## Supplied records
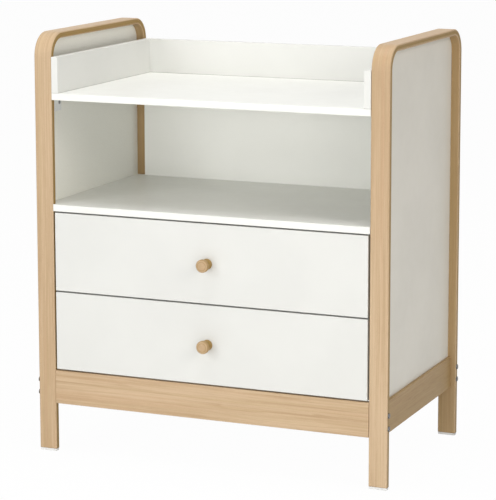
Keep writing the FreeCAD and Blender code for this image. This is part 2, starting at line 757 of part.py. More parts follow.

--

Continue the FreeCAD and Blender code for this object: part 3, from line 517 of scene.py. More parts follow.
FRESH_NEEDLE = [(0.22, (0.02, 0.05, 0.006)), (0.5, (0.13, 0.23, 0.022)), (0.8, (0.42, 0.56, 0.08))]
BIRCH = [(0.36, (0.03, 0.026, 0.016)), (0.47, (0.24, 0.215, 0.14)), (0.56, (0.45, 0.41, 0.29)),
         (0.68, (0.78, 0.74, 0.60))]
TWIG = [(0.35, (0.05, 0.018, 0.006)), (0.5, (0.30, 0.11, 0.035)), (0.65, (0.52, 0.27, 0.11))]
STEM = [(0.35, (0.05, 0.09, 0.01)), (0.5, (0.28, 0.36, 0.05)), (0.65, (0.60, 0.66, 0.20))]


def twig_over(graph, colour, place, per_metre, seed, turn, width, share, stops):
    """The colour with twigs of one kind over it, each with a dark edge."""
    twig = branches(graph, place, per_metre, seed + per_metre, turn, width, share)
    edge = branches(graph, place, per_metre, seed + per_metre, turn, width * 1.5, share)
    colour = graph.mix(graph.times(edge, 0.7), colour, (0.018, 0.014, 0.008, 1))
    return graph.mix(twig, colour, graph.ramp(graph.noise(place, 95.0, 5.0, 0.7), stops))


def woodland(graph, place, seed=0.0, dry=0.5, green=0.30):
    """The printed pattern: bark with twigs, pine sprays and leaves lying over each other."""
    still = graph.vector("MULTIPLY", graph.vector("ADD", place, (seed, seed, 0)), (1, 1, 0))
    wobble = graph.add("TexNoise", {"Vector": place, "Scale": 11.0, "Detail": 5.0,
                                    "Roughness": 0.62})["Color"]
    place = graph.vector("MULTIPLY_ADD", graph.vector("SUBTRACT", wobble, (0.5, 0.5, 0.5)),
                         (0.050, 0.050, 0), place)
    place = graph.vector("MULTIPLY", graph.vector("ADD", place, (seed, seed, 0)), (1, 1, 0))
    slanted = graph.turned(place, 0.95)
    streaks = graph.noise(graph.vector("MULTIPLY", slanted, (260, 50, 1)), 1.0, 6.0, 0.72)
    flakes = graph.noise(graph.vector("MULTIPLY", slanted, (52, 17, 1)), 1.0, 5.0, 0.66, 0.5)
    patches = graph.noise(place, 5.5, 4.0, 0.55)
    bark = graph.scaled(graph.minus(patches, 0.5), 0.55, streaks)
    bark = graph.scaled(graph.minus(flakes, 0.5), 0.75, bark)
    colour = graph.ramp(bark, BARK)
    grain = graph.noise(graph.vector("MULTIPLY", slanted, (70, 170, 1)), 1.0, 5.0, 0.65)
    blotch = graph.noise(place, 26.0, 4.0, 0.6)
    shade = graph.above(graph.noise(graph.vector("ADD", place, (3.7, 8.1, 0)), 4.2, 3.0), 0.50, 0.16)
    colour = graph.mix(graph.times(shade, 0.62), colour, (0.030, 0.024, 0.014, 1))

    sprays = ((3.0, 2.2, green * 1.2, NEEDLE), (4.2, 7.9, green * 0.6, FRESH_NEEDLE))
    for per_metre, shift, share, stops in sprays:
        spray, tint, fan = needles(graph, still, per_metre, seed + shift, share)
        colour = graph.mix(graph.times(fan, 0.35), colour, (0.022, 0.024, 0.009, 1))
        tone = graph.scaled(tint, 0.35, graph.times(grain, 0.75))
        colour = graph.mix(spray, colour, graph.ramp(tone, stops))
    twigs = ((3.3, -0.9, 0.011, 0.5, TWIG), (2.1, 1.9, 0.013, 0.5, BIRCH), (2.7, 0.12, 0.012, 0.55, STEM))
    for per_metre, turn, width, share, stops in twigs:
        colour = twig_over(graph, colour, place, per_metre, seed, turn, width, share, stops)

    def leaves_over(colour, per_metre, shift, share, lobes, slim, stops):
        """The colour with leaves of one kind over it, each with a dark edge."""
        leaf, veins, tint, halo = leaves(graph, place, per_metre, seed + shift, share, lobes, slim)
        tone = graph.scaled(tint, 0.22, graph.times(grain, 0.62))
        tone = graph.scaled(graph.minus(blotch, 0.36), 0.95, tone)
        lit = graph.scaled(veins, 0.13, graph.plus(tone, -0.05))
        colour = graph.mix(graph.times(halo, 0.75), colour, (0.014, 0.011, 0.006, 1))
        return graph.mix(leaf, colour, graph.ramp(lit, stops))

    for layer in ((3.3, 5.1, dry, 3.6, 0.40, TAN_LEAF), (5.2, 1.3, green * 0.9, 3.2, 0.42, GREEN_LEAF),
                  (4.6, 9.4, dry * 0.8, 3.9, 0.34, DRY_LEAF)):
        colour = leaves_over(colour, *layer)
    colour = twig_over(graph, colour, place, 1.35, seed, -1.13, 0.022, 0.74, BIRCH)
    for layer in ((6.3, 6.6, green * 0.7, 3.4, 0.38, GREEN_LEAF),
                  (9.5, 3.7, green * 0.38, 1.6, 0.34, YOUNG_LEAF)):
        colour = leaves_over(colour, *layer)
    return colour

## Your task
Gather, from the listing above, every line carrying the word "this".

## Exercise output
Keep writing the FreeCAD and Blender code for this image. This is part 2, starting at line 757 of part.py. More parts follow.
Continue the FreeCAD and Blender code for this object: part 3, from line 517 of scene.py. More parts follow.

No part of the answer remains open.